Husseild (1995), firma özellikleri ve çevresel olasılıkların her ikisinin de İK politikaları üzerinde etkisi olduğunu bulmuşlardır. Hayton (2005) İK politikaları ve firma vatandaşlık davranışlarını teşvik eden çevrelerde ilişki olduğunu belirtmektedir ve böyle çevreler iletişim, güven ve bilgi paylaşımını artırarak yenilikçiye yol açar.
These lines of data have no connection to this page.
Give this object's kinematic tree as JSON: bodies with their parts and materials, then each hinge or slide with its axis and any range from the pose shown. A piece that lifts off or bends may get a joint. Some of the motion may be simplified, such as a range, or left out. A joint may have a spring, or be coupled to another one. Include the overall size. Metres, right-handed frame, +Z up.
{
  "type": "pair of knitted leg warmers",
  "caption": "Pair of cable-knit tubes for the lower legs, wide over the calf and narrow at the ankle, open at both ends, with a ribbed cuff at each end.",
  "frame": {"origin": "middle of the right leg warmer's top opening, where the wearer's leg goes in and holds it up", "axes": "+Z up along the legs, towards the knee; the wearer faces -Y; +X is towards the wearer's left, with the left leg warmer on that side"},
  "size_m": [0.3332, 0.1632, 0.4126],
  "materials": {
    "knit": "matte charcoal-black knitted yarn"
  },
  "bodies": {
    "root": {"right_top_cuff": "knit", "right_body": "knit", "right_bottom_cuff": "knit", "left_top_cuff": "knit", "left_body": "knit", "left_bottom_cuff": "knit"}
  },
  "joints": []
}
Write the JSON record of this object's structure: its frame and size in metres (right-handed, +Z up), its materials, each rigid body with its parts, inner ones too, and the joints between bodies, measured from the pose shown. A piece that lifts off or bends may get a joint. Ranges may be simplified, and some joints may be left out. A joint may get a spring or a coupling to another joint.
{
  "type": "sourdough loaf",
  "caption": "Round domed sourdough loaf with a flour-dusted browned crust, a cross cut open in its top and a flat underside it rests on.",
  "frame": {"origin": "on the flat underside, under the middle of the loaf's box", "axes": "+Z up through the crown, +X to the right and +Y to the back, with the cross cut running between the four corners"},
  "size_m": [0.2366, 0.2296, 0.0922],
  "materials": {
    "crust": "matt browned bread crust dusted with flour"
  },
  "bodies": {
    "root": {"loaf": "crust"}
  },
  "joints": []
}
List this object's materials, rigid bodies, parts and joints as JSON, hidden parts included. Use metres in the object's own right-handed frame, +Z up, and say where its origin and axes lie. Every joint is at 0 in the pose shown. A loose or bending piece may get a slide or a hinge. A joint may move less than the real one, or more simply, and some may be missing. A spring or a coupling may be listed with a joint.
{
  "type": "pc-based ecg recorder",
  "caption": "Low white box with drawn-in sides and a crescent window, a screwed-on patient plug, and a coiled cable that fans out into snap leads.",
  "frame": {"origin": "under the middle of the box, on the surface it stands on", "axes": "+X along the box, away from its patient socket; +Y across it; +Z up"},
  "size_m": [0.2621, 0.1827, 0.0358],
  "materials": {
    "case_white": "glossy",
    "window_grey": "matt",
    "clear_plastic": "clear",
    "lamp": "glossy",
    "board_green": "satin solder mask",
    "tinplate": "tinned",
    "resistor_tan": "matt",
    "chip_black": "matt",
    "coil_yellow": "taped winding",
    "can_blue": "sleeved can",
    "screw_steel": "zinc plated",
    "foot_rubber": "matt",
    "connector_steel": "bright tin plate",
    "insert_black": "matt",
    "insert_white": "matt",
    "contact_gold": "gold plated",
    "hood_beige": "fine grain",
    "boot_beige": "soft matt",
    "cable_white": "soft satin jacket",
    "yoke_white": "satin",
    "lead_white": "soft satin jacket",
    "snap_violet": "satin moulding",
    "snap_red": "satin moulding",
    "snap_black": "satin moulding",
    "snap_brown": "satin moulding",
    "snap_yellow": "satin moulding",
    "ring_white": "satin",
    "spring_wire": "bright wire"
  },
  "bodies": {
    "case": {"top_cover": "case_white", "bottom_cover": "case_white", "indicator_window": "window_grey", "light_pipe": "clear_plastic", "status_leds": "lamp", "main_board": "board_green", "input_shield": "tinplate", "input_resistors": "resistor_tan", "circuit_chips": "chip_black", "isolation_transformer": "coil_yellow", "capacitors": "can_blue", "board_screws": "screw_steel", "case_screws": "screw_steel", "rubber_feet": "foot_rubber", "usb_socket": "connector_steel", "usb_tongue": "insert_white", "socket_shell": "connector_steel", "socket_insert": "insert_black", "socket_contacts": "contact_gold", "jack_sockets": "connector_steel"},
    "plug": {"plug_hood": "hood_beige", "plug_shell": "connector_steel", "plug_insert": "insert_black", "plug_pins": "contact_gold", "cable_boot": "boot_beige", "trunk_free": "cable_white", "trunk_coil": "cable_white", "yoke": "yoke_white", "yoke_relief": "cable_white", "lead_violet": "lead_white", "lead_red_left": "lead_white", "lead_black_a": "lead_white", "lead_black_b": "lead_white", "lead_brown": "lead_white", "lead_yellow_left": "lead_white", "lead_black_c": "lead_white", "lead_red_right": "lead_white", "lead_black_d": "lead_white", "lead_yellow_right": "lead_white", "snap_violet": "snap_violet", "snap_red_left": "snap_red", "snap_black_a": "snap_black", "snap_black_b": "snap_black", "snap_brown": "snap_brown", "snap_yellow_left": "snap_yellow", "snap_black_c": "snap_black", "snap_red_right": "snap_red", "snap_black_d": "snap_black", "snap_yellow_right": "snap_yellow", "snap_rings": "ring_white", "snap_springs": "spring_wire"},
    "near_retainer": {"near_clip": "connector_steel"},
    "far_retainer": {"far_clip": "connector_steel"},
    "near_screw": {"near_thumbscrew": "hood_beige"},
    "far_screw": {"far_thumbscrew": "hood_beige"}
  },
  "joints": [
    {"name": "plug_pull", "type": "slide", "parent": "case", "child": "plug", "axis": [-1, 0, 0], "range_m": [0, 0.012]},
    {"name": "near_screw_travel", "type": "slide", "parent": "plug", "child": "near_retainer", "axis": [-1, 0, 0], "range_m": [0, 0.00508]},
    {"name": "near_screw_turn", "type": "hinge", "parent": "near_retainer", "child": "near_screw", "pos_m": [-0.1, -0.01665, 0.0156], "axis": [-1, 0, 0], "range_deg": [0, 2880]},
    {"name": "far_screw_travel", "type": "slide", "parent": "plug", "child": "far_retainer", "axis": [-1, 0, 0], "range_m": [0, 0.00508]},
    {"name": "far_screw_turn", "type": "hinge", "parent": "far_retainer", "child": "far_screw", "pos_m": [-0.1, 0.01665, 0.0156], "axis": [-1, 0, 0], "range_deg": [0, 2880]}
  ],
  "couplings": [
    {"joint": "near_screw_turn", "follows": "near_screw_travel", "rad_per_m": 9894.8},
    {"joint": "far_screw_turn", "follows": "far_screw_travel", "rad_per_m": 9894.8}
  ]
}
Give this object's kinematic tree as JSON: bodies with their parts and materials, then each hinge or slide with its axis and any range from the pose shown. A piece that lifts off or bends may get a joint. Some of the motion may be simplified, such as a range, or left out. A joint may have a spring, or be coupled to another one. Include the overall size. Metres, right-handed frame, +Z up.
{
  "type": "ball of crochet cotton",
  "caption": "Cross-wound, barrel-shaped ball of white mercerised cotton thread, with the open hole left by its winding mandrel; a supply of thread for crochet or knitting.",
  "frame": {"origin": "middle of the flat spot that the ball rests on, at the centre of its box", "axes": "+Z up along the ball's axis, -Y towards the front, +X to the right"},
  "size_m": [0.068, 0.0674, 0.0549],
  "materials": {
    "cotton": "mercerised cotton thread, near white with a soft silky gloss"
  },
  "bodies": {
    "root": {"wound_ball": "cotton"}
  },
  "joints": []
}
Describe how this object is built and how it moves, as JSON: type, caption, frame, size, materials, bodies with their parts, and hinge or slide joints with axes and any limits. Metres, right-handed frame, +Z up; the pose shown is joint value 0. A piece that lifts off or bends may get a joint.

Schuler (1986)’e göre yenilikçi kabiliyetinde artış isteyen firmaların çalışanlarında aşağıdaki değer ve davranışların olması gerekmektedir. Yaratıcılık, uzun vadeli odaklılık, ortak davranış, risk-alma, bir sonuç-ve görev-tabanlı odaklılık, sorumluluk için istek, esneklik, belirsizlik karşısında tahammül ve etkinliği üzerinde odaklanmak.